Hmmm It could be either Vartalitis, or Vartalidis (Βαρταλίδης) two Greek surnames I've found while googling or any other ending really. These two seem quite probable. If you know more about your grandfather's origin we may be able to narrow down the possible endings (was he or his family for instance an immigrant from Asia Minor who just "stopped" at Volos?)

With other possible endings could be Vartalis, Vartalios ορ Vartalos (there are other Greek surname endings too but not to be found in the region of Volos usually).

My first guess however, if it has changed, would be Vartalidis for the added reason that it is the only one I can think of that one would feel any need to change in a Spanish speaking country (the others seem to "fit" Spanish quite well).

If we're talking about a more significant change such as the change of a consonant or vowel well, we are in big trouble in this case


----------



## anthodocheio

Hola Katalaves and welcome to the forum!

Vartalitis indeed doesn't look OK. I thought of Vartalidis as soon as I read it. Al leerlo pensé que quiciste decir Vartalidis. D como en español. En griego Βαρταλίδης.

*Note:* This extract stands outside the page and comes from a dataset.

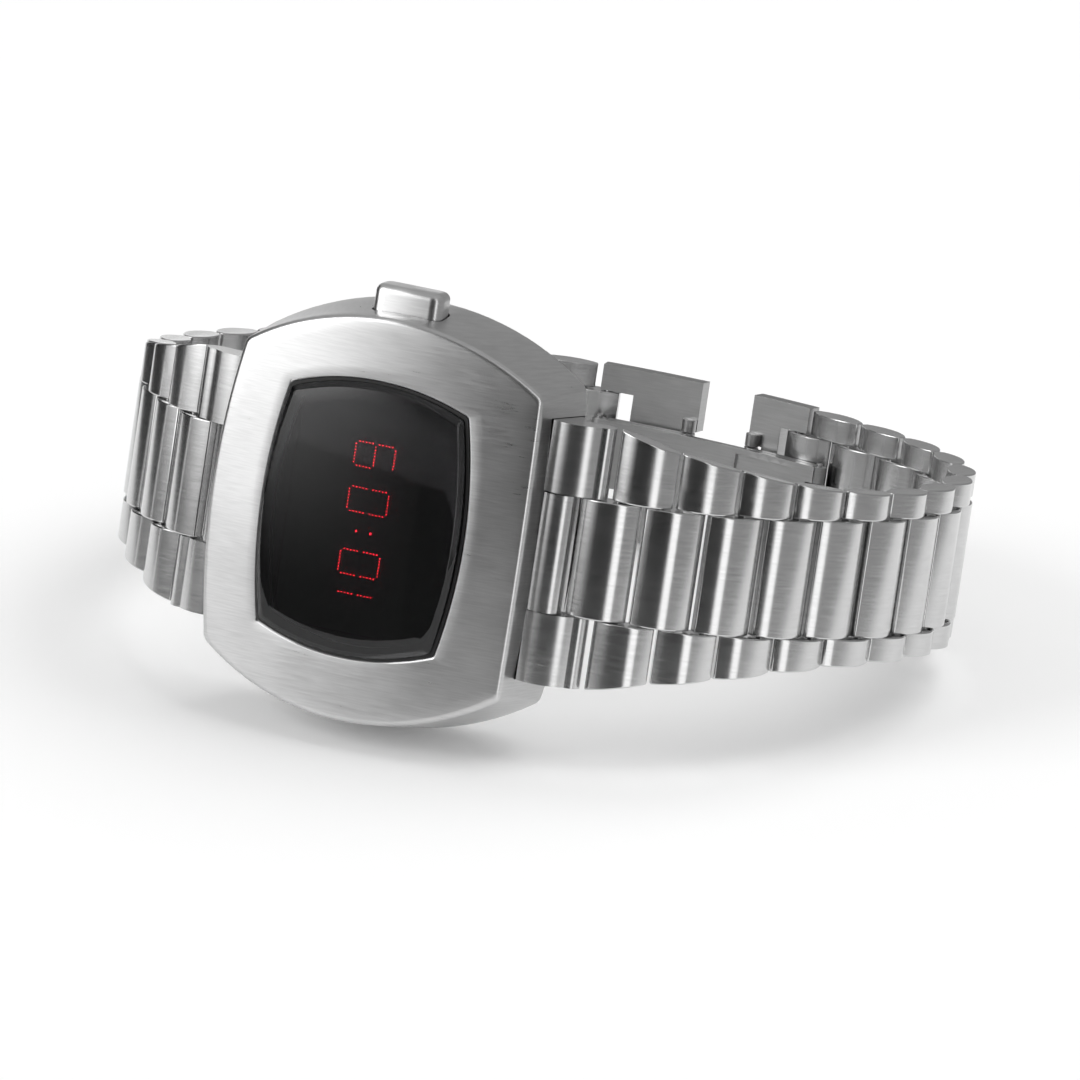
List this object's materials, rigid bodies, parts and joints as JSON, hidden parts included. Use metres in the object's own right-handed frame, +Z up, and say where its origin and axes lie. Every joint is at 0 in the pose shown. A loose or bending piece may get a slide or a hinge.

So you are half Greek! Do you speak any Greek?

Saludos


----------



## Katalaves

Thanx anthodocheiro and ireney!!! At least the name didn't sound soooo strange to either one of you...that's something. I'm half Greek but unfortunately don't speak but a word in Greek. Actually, my late dad only knew one word: katalaves, and that's all... Regarding my gradpa's origins, all I can tell is that he was from Volos. If he had just stopped there or where he came from before I wouldn't know, actually, that's ecxactly what i'm trying to find out...Unfortunatelly, not speaking Greek has made my seach on line veeery dificult... Anyway, thank you very much!!!


----------



## Spectre scolaire

Like the famous poet Βάρναλης was from Varna (in Bulgaria) and having a name based on Turkish Varnalı, the suffix indicating that he “belonged to” that city, I thought of another Turkish name, Vardarlı, a person (originally) from Vardar. A Greek version of this name could easily encroach on the phonetics of _Vartalitis_. *Βαρδαρλιώτης doesn’t sound good, but Βαρδαριώτης does.

Why not *Βαρδαρλίδης > Βαρταλίτης ? One could elaborate phonologically on the latter, but let me first hear your reactions. I imagine there is a problem of origin here as well. I have heard many stories of diaspora Greeks of second and third generation having completely misunderstood the correct place of origin.
 ​


----------



## anthodocheio

I tried to find the surname Βαρδαλίδης at the telephone numbers catalogue in the internet, and I didn't find it. About the other name, Βαρταλίδης, I found one in Athens but none at Volos PLUS one entry in Google in an association of Constantinople. 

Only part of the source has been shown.